Continuing our series of cinema classics (in no particular order), we tonight watched American Beauty, now eleven years old but, a chunky mobile phone aside, with no signs of showing its age. Although it defies a single interpretation – even by the director, Sam Mendes – the film is quite clearly a satire of American middle-class suburban life and of the tensions – sexual and other – that lie just below the surface of such apparently still waters (green lawns, white picket fences, etc). The characters are archetypes and Kevin Spacey’s Lester is a sort of everyman, trapped by consumerist and materialist visions of beauty which, through epiphany, he feels he has escaped, although the viewer knows he has simply given up one cliché for another.
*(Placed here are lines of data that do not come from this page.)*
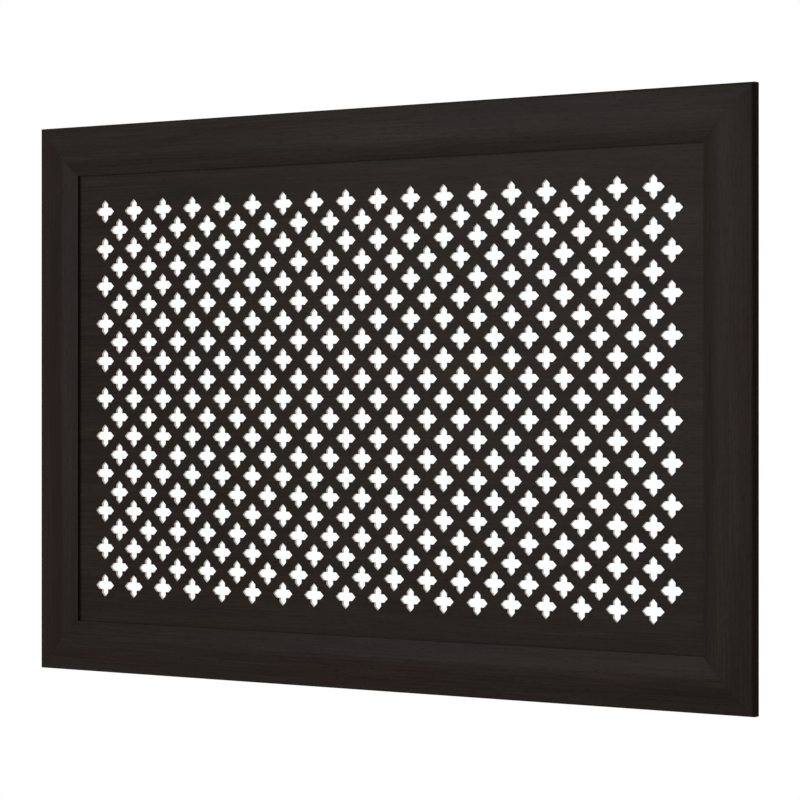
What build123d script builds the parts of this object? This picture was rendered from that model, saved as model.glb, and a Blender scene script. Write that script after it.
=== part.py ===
from build123d import *
import os

# Perforated radiator screen that hangs in front of a radiator.
# A mitred frame of crowned moulding holds a thin perforated panel in a groove.
# Four bent steel brackets stand behind it: the upper pair hooks over the radiator's
# top edge, and all four can be screwed to a wall through their rear flanges.
# All sizes are in millimetres. X is across the screen, -Y is the side that is looked
# at, +Z is up. The origin is the centre of the four fixing holes, on the plane that
# the rear flanges rest against.

# ---- Screen ---------------------------------------------------------------------
screen_width = 900.0
screen_height = 600.0
rail_width = 54.6            # from the outer edge of the frame to its inner lip

# ---- Moulding section: how thick it is over its flat back -------------------------
edge_thickness = 10.8        # at the outer edge
bevel_thickness = 13.2       # where the straight outer bevel ends
crown_thickness = 14.1       # along the crown line
lip_thickness = 10.3         # at the inner lip
bevel_run = 18.5             # from the outer edge to the end of the bevel
crown_run = 34.5             # from the outer edge to the crown line
inner_slope = 0.08           # fall per run of the inner curve where it leaves the crown
edge_round = 2.6
lip_round = 0.6

# ---- Panel ----------------------------------------------------------------------
panel_thickness = 3.0
panel_front = 7.2            # front face of the panel over the flat back of the frame
panel_entry = 7.0            # how far the panel reaches into the groove
groove_clearance = 0.1       # on each face of the panel
groove_end_gap = 0.9         # room for the panel to swell

# ---- Perforation: pointed crosses, every second row shifted by half a pitch ----------
hole_pitch = 41.0
hole_span = 25.07            # from tip to tip of the cross
arm_width = 8.58             # between the inner corners, at the root of each pointed arm
plain_border = 20.0          # least unpierced width between the lip and the crosses

# ---- Corner wedges: V-shaped steel nails across the mitres ----------------------------
wedge_distances = (14.0, 36.0)   # from the outer edges to the point of each V
wedge_wing = 7.0
wedge_thickness = 0.6
wedge_height = 7.0
wedge_half_angle = 52.0          # degrees between the mitre and each wing

# ---- Hanging brackets ---------------------------------------------------------------
bracket_side_inset = 130.0   # from the screen's side edge to the middle of a bracket
bracket_inset = 12.0         # from the screen's top or bottom edge to the arm's outer face
bracket_reach = 38.0         # from the back of the frame to the back of the flange
strip_width = 30.0
strip_thickness = 1.5
bend_radius = 2.0            # inside each bend
strip_corner = 4.0           # rounded corners at both ends of the strip
leg_length = 38.0
flange_length = 28.0
fixing_hole_diameter = 5.0
fixing_hole_setback = 10.0   # from the free end of the flange to the hole
height_travel = 8.0          # how far the screen can be set up or down
slide_clearance = 0.1        # between the strip and what it slides on
slot_clearance = 0.35        # around the screw's shank

# ---- Pan-head screws that hold the brackets --------------------------------------------
screw_spacing = 15.0         # between the two screws of one bracket
screw_diameter = 3.5
screw_length = 12.0          # under the head
screw_point = 3.0
head_diameter = 7.0
head_height = 2.4
head_rim = 0.9               # straight part of the head's side
head_top_diameter = 4.8      # flat top, inside the head's bevelled rim
recess_span = 3.6
recess_width = 0.9
recess_depth = 1.2
thread_clearance = 0.02      # between the screw and the hole that it has cut

# ---- Places that follow from the sizes above ---------------------------------------------
front = Vector(0, -1, 0)
up = Vector(0, 0, 1)
right = Vector(1, 0, 0)
frame_back = front * bracket_reach
panel_back = front * (bracket_reach + panel_front - panel_thickness)

opening_width = screen_width - 2 * rail_width
opening_height = screen_height - 2 * rail_width
groove_depth = panel_entry + groove_end_gap
groove_floor = panel_front - panel_thickness - groove_clearance
groove_roof = panel_front + groove_clearance

bracket_spacing = screen_width - 2 * bracket_side_inset
arm_outer = screen_height / 2 - bracket_inset        # height of the arm's outer face
leg_end = arm_outer - leg_length
flange_end = arm_outer - flange_length
fixing_hole_height = flange_end + fixing_hole_setback
leg_front = slide_clearance - bracket_reach          # Y of the leg's front face
leg_back = leg_front + strip_thickness
head_seat = leg_back + slide_clearance               # Y of the underside of a screw's head
slot_length = 2 * (height_travel + slot_clearance) + screw_diameter
slot_width = screw_diameter + 2 * slot_clearance
screw_height = (leg_end + arm_outer - strip_thickness - bend_radius) / 2


def corner_plane(across, along, distance):
    """Plane on the frame's back at a mitre: X runs out along the mitre, Z goes forward."""
    corner = right * (across * screen_width / 2) + up * (along * screen_height / 2)
    outward = right * across + up * along
    return Plane(frame_back + corner - outward * distance, x_dir=outward, z_dir=front)


def corner_wedge(across, along, distance):
    """A V-shaped nail, driven into the back of the frame across one mitre."""
    with BuildPart() as wedge:
        with BuildSketch(corner_plane(across, along, distance)):
            for side in (-1, 1):
                with Locations(Rotation(0, 0, 180 + side * wedge_half_angle)):
                    Rectangle(wedge_wing, wedge_thickness, align=(Align.MIN, Align.CENTER))
            Circle(wedge_thickness / 2)
        extrude(amount=wedge_height)
    return wedge


def moulding(outward, distance, length, wedges, screw_places):
    """One side of the frame: the section drawn out, mitred, slotted and drilled."""
    middle = frame_back + outward * distance
    run = front.cross(outward)
    with BuildPart() as rail:
        with BuildSketch(Plane(middle, x_dir=-outward, z_dir=run)) as section:
            with BuildLine():
                Polyline((0, 0), (0, edge_thickness), (bevel_run, bevel_thickness))
                bevel = (bevel_run, bevel_thickness - edge_thickness)
                TangentArc((bevel_run, bevel_thickness), (crown_run, crown_thickness), tangent=bevel)
                TangentArc((crown_run, crown_thickness), (rail_width, lip_thickness),
                           tangent=(1, -inner_slope))
                Polyline(
                    (rail_width, lip_thickness),
                    (rail_width, groove_roof),
                    (rail_width - groove_depth, groove_roof),
                    (rail_width - groove_depth, groove_floor),
                    (rail_width, groove_floor),
                    (rail_width, 0),
                    (0, 0),
                )
            make_face()
            outer_corner = section.vertices().group_by(Axis.X)[0].sort_by(Axis.Y)[-1]
            fillet(outer_corner, edge_round)
            lip_corner = section.vertices().group_by(Axis.X)[-1].sort_by(Axis.Y)[-1]
            fillet(lip_corner, lip_round)
        extrude(amount=length / 2, both=True)
        for end in (-1, 1):
            corner = middle + run * (end * length / 2)
            split(bisect_by=Plane(corner, z_dir=run * end - outward), keep=Keep.BOTTOM)
        for place in screw_places:
            with BuildSketch(Plane(middle, x_dir=run, z_dir=front)):
                with Locations(place):
                    Circle(screw_diameter / 2 + thread_clearance)
            extrude(amount=screw_length - head_seat - bracket_reach, mode=Mode.SUBTRACT)
        for wedge in wedges:
            add(wedge.part, mode=Mode.SUBTRACT)
    return rail


def hanging_bracket(across, along):
    """A steel strip bent to a hook: slotted leg, arm, and a drilled flange behind."""
    leg_middle = leg_front + strip_thickness / 2
    arm_middle = arm_outer - strip_thickness / 2
    flange_middle = -strip_thickness / 2
    place = right * (across * bracket_spacing / 2)
    with BuildPart() as bracket:
        with BuildSketch(Plane(place, x_dir=-front, z_dir=right * along)):
            with BuildLine():
                FilletPolyline(
                    (leg_middle, leg_end),
                    (leg_middle, arm_middle),
                    (flange_middle, arm_middle),
                    (flange_middle, flange_end),
                    radius=bend_radius + strip_thickness / 2,
                )
            trace(line_width=strip_thickness)
        extrude(amount=strip_width / 2, both=True)
        by_height = bracket.edges().filter_by(Axis.Y).group_by(Axis((0, 0, 0), up * along))
        fillet(by_height[0] + by_height[1], strip_corner)
        with BuildSketch(Plane(place, x_dir=up * along, z_dir=-front)):
            with Locations((fixing_hole_height, 0)):
                Circle(fixing_hole_diameter / 2)
        extrude(amount=-strip_thickness, mode=Mode.SUBTRACT)
        with BuildSketch(Plane(place - front * leg_back, x_dir=up * along, z_dir=-front)):
            with Locations((screw_height, 0)):
                with GridLocations(0, screw_spacing, 1, 2):
                    SlotOverall(slot_length, slot_width)
        extrude(amount=-strip_thickness, mode=Mode.SUBTRACT)
    return bracket


def pan_head_screw(place):
    """A pan-head screw with a cross recess, driven forward into the back of a rail."""
    seat = place - front * head_seat
    with BuildPart() as screw:
        with BuildSketch(Plane(seat, x_dir=right, z_dir=up)):
            with BuildLine():
                Polyline(
                    (0, head_height),
                    (0, -screw_length),
                    (screw_diameter / 2, screw_point - screw_length),
                    (screw_diameter / 2, 0),
                    (head_diameter / 2, 0),
                    (head_diameter / 2, head_rim),
                    (head_top_diameter / 2, head_height),
                    close=True,
                )
            make_face()
        revolve(axis=Axis(seat, front))
        with BuildSketch(Plane(seat - front * head_height, x_dir=right, z_dir=front)):
            with PolarLocations(0, 2, angular_range=180):
                Rectangle(recess_span, recess_width)
        extrude(amount=recess_depth, mode=Mode.SUBTRACT)
    return screw


def finish(piece, name):
    """Label a finished piece and write it to its own file."""
    piece.part.label = name
    export_step(piece.part, f"parts/{name}.step")


os.makedirs("parts", exist_ok=True)

# ---- Corner wedges ------------------------------------------------------------------------
corners = {
    "upper_left": (-1, 1),
    "upper_right": (1, 1),
    "lower_left": (-1, -1),
    "lower_right": (1, -1),
}
wedges = {}
for corner_name, (across, along) in corners.items():
    for end_name, distance in zip(("outer", "inner"), wedge_distances):
        wedges[f"corner_wedge_{corner_name}_{end_name}"] = corner_wedge(across, along, distance)
for name, wedge in wedges.items():
    finish(wedge, name)

# ---- Brackets and their screws --------------------------------------------------------------
screw_places = []
for corner_name, (across, along) in corners.items():
    finish(hanging_bracket(across, along), f"hanging_bracket_{corner_name}")
    for side_name, side in (("left", -1), ("right", 1)):
        screw_x = across * bracket_spacing / 2 + side * screw_spacing / 2
        place = right * screw_x + up * (along * screw_height)
        screw_places.append(place)
        finish(pan_head_screw(place), f"bracket_screw_{corner_name}_{side_name}")

# ---- Frame ------------------------------------------------------------------------------------
sides = {
    "top_rail": (up, screen_height / 2, screen_width),
    "bottom_rail": (-up, screen_height / 2, screen_width),
    "left_stile": (-right, screen_width / 2, screen_height),
    "right_stile": (right, screen_width / 2, screen_height),
}
for name, (outward, distance, length) in sides.items():
    run = front.cross(outward)
    pilots = [
        (place.dot(run), distance - place.dot(outward))
        for place in screw_places
        if outward.dot(up) * place.dot(up) > 0
    ]
    finish(moulding(outward, distance, length, wedges.values(), pilots), name)

# ---- Perforated panel ---------------------------------------------------------------------------
panel_width = opening_width + 2 * panel_entry
panel_height = opening_height + 2 * panel_entry
pierced_width = opening_width - 2 * plain_border - hole_span
pierced_height = opening_height - 2 * plain_border - hole_span
hole_columns = int((pierced_width - hole_pitch / 2) / hole_pitch) + 1
hole_rows = int(pierced_height / hole_pitch) + 1
arm_tip = hole_span / 2
arm_root = arm_width / 2
diamond_waist = arm_root / (1 - arm_root / arm_tip)

with BuildSketch() as pierced_cross:
    with PolarLocations(0, 2, angular_range=180):
        Polygon((arm_tip, 0), (0, diamond_waist), (-arm_tip, 0), (0, -diamond_waist))

with BuildPart() as perforated_panel:
    with BuildSketch(Plane(panel_back, x_dir=right, z_dir=front)):
        Rectangle(panel_width, panel_height)
        with Locations((-hole_pitch / 4, 0)):
            with GridLocations(hole_pitch, hole_pitch, hole_columns, hole_rows):
                add(pierced_cross.sketch, mode=Mode.SUBTRACT, clean=False)
        with Locations((hole_pitch / 4, 0)):
            with GridLocations(hole_pitch, hole_pitch, hole_columns, hole_rows - 1):
                add(pierced_cross.sketch, mode=Mode.SUBTRACT, clean=False)
    extrude(amount=panel_thickness, clean=False)
finish(perforated_panel, "perforated_panel")
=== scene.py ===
# %% [markdown]
# # A perforated radiator screen
#
# The real object is a flat screen that hangs in front of a radiator. Four lengths of
# moulded fibreboard, wrapped in a dark wenge foil, are mitred into a frame. A thin board
# pierced with rows of pointed crosses sits in a groove inside the frame, and four bent
# steel brackets hold it off the wall.
#
# The solids come in as a fixed frame, which says where everything is. This script gives
# them their finish. It also makes again the pieces whose look asks for more than a solid's
# flat facets: the curved mouldings, the pierced panel, the screws and the wedges.

# %% Load the frame
import math

import bmesh
import bpy
import numpy as np
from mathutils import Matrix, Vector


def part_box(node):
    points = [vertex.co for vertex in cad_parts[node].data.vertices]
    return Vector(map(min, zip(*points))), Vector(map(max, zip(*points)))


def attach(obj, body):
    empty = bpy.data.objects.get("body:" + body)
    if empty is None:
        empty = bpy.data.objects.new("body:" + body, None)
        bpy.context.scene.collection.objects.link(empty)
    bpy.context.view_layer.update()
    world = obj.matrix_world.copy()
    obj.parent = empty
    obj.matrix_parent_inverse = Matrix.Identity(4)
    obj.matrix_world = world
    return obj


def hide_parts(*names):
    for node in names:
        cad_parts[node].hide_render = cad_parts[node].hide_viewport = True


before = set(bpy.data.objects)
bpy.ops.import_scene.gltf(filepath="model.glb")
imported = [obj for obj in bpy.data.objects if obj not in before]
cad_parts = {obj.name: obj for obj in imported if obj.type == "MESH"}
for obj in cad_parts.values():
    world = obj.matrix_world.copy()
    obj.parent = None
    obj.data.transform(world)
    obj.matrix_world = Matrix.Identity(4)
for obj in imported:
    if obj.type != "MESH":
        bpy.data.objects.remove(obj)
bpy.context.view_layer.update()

# %% [markdown]
# ## Colours and nodes
#
# Colours are written as hex codes, which follow the screen's curve. Blender's shaders
# work with linear light, so one function turns the first into the second. Another adds a
# node, sets it and links it, so that a material can be read as a short list of steps.

# %% Helpers for colours and nodes
MM = 0.001


def linear(hex_code):
    """The screen's curve undone: c/12.92 up to 0.04045, then ((c + 0.055)/1.055)^2.4."""
    srgb = np.array([int(hex_code[i:i + 2], 16) for i in (1, 3, 5)]) / 255
    light = np.where(srgb <= 0.04045, srgb / 12.92, ((srgb + 0.055) / 1.055) ** 2.4)
    return (*light.tolist(), 1.0)


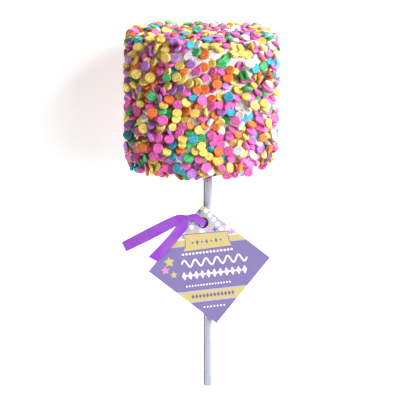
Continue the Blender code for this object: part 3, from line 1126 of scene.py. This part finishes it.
class POP_OT_coating(bpy.types.Operator):
    """Models the coated marshmallow"""

    bl_idname = "pop.coating"
    bl_label = "Coated marshmallow"

    def execute(self, context):
        settings = context.scene.pop_coating
        body = start_from(
            bpy.ops.mesh.primitive_cone_add,
            "coating",
            vertices=settings.sides,
            radius1=STICK_END_RADIUS,
            radius2=TOP_RADIUS,
            depth=HEAD_LENGTH,
            rotation=(-math.pi / 2, 0, 0),
        )
        apply_place(body)
        self.round_end(body, 1, TOP_CORNER, 6)
        self.round_end(body, -1, STICK_END_CORNER, 8)
        divide_length(body, WALL_CUTS)
        edit_where(body, "FACE", lambda face: len(face.vertices) > 10)
        for _ in range(END_RINGS):
            bpy.ops.mesh.inset(thickness=END_RING_WIDTH, use_individual=True)
        bpy.ops.mesh.poke()
        leave_edit()
        self.settle(body, settings.floor_inlay)
        finish_piece(body, coating_material(settings.colour), 60)
        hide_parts("head")
        return {"FINISHED"}

    def round_end(self, body, end, corner, segments):
        """Rounds the rim of one end."""
        at_end = [abs(v.co.y - end * HEAD_LENGTH / 2) < 0.01 * MM for v in body.data.vertices]
        edit_where(body, "EDGE", lambda edge: all(at_end[k] for k in edge.vertices))
        bpy.ops.mesh.bevel(offset=corner, segments=segments, profile=0.5, affect="EDGES")
        leave_edit()

    def settle(self, body, floor):
        """Gives the even form its lumps and its lean, and presses it flat where it lies."""
        normals = [vertex.normal.copy() for vertex in body.data.vertices]
        for vertex, normal in zip(body.data.vertices, normals):
            x, y, z = vertex.co
            raised = vertex.co + normal * lump(y, math.hypot(x, z), math.atan2(x, -z))
            raised.x += HEAD_LEAN * y / HEAD_LENGTH
            raised.z = max(raised.z + side_radius(y) - FLAT_DEPTH, floor)
            vertex.co = raised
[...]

Redeemed by his abandonment of puerile lust and beautified by death, Lester finally finds a more eternal appreciation of beauty summed up in these closing words, from a remarkable script by Alan Ball.:
‘I suppose I could be pissed off about what happened to me. But it’s hard to stay mad when there’s so much beauty in the world. Sometimes I feel like I’m seeing it all at once, and it’s too much. My heart fills up like a balloon that’s about to burst. And then I remember to relax, and stop trying to hold on to it, and then it flows through me like rain and I can’t feel anything but gratitude for every single moment of my stupid little life… You have no idea what I’m talking about, I’m sure. But don’t worry, you will someday.’
The huge success of American Beauty, made from a script plucked out of relative obscurity by a first-time film director, is surely an encouragement for all budding screenwriters and directors: it can be done!